(Stored data)
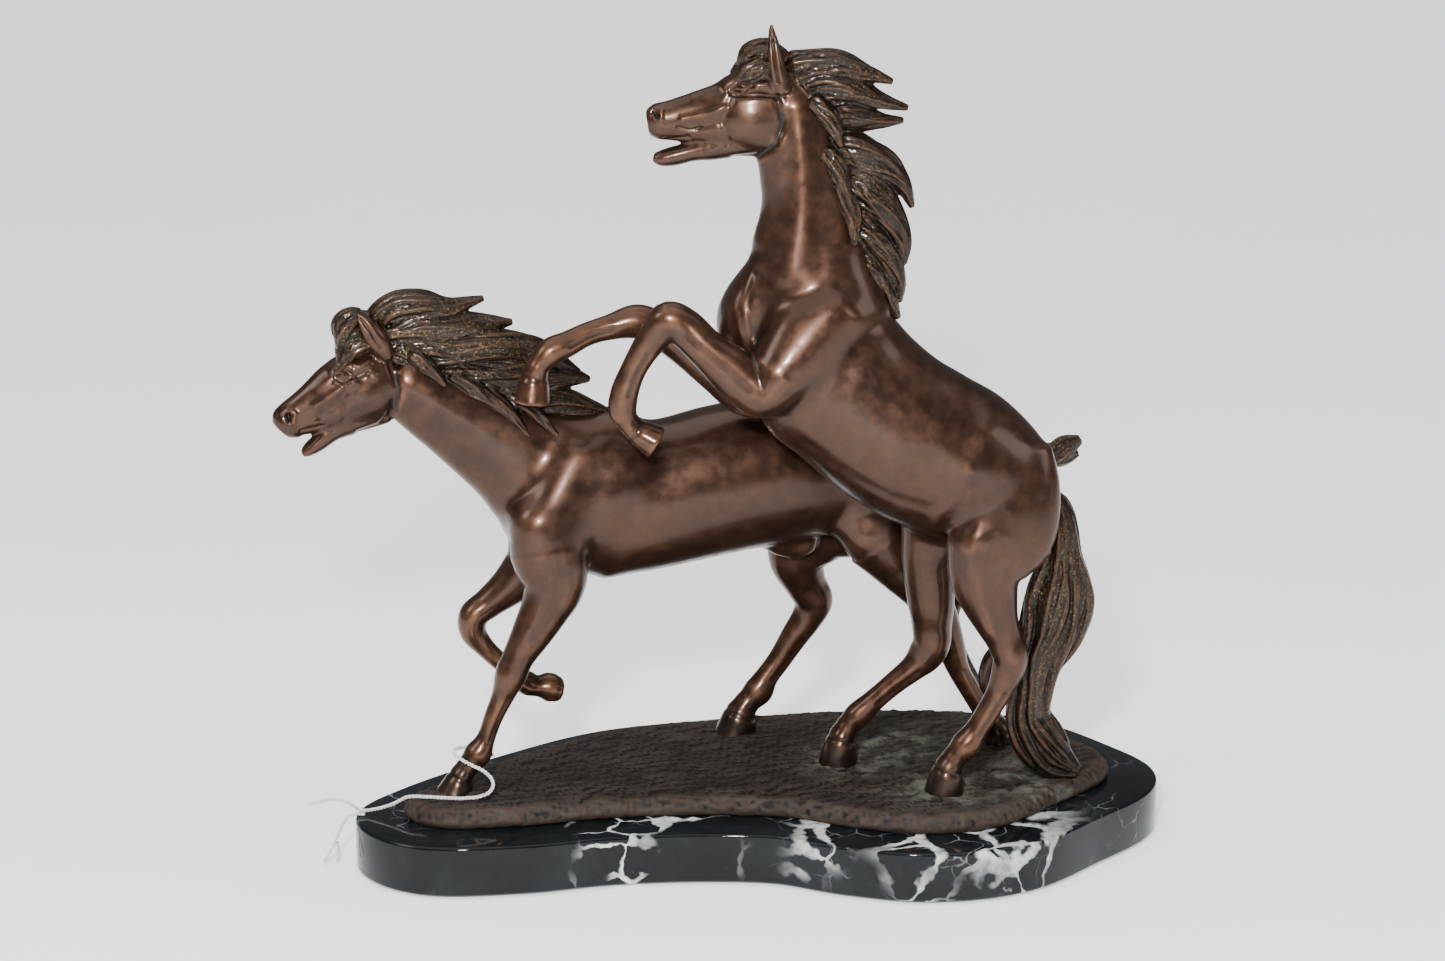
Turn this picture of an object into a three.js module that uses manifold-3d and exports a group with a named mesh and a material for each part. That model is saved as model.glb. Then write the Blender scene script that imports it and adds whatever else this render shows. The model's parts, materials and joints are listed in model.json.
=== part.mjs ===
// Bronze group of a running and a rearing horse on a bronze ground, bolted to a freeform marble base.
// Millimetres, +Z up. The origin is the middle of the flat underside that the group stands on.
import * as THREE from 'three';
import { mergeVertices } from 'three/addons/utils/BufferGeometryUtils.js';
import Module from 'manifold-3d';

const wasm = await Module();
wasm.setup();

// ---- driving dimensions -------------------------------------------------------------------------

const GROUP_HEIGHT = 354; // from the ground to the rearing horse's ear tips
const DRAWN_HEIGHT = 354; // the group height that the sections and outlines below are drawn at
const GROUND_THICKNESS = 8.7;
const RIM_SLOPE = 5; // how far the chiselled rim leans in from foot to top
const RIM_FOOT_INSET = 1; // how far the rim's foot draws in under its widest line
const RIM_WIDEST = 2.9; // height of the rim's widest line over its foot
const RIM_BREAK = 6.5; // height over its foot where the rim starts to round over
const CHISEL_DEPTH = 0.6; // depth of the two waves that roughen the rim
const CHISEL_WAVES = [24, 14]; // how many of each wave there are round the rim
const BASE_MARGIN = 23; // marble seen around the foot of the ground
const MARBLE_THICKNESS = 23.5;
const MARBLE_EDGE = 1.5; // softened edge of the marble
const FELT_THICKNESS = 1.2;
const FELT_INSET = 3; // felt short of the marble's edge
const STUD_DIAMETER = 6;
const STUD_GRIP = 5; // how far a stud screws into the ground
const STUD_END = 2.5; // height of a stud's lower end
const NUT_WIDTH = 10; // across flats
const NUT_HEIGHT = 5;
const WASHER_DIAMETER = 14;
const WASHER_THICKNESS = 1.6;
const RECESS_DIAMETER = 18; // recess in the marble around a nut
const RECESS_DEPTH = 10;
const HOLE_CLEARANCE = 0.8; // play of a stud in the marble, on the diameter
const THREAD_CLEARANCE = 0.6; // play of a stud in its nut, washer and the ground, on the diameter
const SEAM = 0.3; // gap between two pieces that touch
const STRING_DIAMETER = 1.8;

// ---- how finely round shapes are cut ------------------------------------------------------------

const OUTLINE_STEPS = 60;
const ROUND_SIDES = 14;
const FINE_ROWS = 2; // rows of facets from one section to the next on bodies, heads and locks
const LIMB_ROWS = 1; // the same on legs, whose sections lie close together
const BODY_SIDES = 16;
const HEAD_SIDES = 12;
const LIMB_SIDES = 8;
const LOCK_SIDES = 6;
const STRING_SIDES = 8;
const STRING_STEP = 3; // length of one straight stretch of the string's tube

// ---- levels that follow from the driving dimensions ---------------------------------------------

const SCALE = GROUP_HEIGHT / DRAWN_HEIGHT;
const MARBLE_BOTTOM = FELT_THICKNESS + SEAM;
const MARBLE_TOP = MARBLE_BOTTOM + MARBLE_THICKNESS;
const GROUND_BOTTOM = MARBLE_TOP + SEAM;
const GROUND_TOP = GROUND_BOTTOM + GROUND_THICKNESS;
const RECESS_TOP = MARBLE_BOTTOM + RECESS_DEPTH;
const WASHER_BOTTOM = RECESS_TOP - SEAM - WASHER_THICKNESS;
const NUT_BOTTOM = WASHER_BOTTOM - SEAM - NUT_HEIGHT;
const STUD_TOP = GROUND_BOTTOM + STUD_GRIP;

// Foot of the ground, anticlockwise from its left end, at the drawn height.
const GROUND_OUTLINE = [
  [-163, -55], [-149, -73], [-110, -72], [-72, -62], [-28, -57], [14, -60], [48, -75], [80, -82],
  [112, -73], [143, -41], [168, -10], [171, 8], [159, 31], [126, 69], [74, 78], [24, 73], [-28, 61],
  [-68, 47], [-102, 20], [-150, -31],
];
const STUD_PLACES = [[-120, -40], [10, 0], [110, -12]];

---

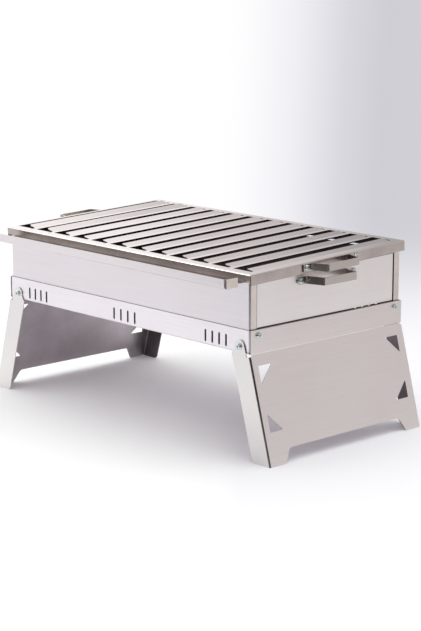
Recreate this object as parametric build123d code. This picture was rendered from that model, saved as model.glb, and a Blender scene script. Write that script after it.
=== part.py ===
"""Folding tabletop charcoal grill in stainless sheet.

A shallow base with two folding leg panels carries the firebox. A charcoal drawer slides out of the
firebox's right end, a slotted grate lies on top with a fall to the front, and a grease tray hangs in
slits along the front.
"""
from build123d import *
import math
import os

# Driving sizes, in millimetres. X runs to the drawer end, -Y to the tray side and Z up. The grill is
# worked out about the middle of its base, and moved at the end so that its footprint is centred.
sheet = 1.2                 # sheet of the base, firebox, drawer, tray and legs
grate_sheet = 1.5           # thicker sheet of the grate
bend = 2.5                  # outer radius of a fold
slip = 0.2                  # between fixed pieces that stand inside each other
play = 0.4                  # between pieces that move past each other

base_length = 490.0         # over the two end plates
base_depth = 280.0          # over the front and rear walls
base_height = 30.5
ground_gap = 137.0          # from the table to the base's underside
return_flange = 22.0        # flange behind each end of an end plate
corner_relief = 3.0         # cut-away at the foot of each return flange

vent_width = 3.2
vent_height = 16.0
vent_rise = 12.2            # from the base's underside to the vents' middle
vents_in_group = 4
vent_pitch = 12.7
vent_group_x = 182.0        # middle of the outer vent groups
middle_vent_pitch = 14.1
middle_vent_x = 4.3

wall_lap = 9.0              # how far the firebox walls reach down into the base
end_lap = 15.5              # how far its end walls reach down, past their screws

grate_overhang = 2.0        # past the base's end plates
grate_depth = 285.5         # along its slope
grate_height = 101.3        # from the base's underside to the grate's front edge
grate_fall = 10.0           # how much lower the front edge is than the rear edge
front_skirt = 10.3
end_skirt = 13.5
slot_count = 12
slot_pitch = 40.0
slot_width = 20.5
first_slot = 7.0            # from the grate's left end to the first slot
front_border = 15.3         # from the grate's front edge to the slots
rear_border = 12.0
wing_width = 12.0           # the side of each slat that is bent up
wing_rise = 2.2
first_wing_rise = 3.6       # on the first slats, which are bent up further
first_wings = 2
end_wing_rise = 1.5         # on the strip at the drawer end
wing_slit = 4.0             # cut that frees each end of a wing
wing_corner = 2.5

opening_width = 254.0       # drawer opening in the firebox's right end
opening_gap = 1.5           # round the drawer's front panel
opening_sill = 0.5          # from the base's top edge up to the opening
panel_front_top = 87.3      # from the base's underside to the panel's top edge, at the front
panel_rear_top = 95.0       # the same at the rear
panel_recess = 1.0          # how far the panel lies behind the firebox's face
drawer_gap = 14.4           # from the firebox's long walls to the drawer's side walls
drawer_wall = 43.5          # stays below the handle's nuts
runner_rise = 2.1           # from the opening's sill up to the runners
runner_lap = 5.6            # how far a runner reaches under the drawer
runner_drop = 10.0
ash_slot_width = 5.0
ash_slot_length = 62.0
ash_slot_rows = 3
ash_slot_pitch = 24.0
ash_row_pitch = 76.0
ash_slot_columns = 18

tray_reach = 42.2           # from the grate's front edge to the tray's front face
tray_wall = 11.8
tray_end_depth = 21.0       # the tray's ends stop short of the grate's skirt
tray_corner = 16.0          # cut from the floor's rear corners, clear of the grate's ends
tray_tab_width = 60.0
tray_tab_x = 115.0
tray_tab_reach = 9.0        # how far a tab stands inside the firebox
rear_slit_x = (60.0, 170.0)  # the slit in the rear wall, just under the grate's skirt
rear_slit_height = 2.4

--

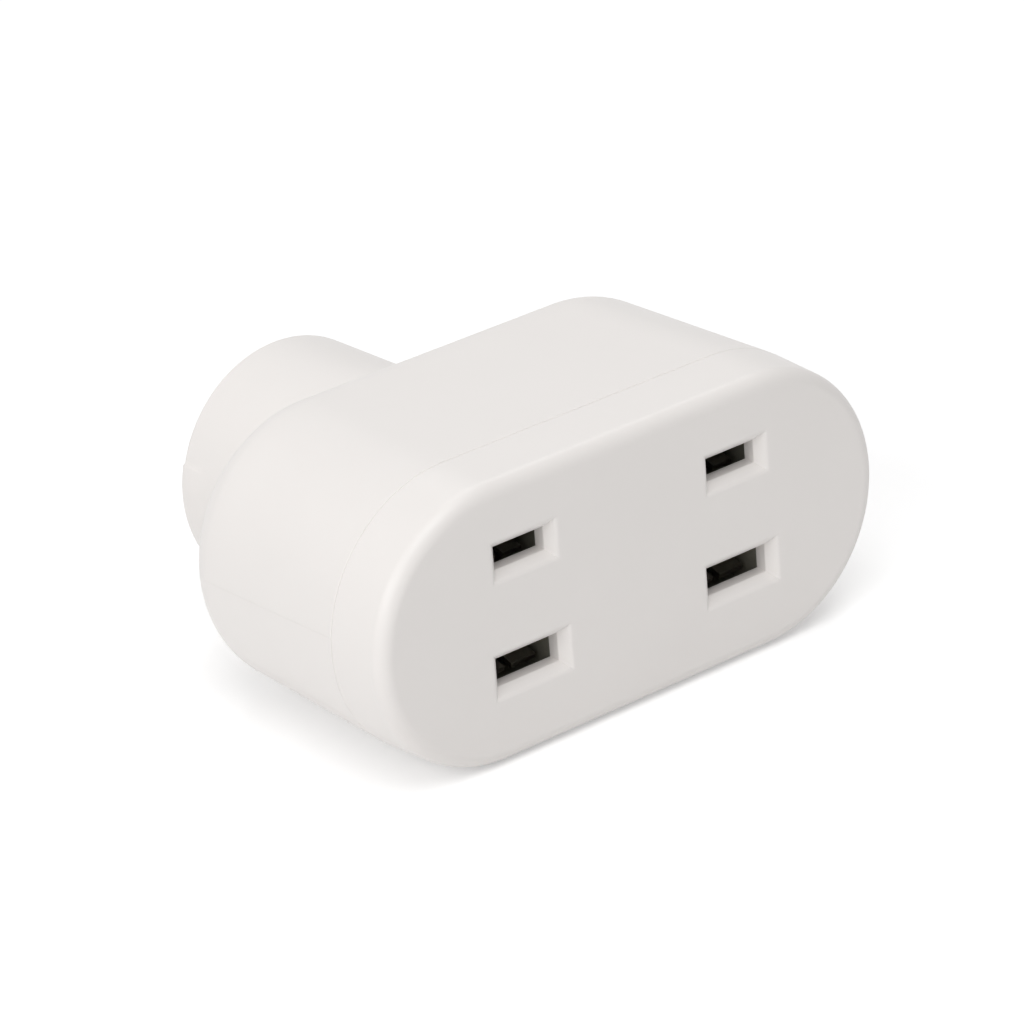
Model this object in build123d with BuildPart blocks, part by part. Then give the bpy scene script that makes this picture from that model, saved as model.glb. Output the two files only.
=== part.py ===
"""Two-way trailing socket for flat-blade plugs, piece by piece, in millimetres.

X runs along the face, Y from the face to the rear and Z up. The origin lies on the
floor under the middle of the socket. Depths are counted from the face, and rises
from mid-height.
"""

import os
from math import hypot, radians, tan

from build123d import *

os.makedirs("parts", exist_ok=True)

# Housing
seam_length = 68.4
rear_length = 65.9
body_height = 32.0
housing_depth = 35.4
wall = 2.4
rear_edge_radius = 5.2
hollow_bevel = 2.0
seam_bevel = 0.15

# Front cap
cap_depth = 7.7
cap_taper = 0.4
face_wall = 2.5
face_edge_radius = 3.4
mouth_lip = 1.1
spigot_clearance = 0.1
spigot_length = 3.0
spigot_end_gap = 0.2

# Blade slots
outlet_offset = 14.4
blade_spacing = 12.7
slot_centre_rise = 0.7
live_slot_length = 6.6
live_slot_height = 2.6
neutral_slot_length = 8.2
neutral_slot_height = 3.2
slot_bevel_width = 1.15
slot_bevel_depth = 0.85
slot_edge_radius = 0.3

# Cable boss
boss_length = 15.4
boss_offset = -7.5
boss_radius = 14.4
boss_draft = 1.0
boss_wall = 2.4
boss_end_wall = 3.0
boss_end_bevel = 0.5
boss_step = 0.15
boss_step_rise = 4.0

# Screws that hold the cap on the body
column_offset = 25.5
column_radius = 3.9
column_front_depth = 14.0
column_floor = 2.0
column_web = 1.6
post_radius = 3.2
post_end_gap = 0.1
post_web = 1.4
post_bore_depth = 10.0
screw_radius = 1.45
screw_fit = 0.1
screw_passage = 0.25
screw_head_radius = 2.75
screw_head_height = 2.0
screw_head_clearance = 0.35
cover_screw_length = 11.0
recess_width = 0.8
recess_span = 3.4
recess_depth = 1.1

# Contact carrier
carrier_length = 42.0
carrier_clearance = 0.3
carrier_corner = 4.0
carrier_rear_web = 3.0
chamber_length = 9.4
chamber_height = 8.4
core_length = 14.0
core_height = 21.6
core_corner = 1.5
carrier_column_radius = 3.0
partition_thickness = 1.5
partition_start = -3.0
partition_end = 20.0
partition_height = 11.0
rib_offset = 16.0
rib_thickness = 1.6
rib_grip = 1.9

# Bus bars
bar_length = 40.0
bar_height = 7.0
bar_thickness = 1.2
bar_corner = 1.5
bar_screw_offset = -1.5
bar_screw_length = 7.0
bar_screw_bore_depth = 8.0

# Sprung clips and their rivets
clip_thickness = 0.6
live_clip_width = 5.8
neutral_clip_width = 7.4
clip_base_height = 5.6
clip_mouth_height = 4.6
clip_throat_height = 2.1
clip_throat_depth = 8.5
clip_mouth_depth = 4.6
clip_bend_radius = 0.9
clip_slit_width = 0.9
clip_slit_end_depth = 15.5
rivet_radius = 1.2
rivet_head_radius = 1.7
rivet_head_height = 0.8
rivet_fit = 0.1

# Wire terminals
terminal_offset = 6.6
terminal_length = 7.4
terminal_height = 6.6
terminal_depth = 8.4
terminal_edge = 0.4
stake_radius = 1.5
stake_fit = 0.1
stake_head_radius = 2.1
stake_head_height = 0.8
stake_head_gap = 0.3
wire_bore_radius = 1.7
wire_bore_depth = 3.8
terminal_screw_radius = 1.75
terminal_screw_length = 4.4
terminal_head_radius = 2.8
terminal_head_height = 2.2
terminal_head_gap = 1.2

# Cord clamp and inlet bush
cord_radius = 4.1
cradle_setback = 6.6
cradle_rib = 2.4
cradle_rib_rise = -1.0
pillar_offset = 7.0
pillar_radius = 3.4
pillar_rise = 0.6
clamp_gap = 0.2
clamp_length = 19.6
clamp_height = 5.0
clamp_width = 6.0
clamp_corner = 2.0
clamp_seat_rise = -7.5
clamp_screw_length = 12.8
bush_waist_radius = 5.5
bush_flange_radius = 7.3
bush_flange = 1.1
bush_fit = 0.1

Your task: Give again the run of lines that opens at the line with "Turn this picture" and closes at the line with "---- driving dimensions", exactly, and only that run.

Result for this exercise:
Turn this picture of an object into a three.js module that uses manifold-3d and exports a group with a named mesh and a material for each part. That model is saved as model.glb. Then write the Blender scene script that imports it and adds whatever else this render shows. The model's parts, materials and joints are listed in model.json.
=== part.mjs ===
// Bronze group of a running and a rearing horse on a bronze ground, bolted to a freeform marble base.
// Millimetres, +Z up. The origin is the middle of the flat underside that the group stands on.
import * as THREE from 'three';
import { mergeVertices } from 'three/addons/utils/BufferGeometryUtils.js';
import Module from 'manifold-3d';

const wasm = await Module();
wasm.setup();

// ---- driving dimensions -------------------------------------------------------------------------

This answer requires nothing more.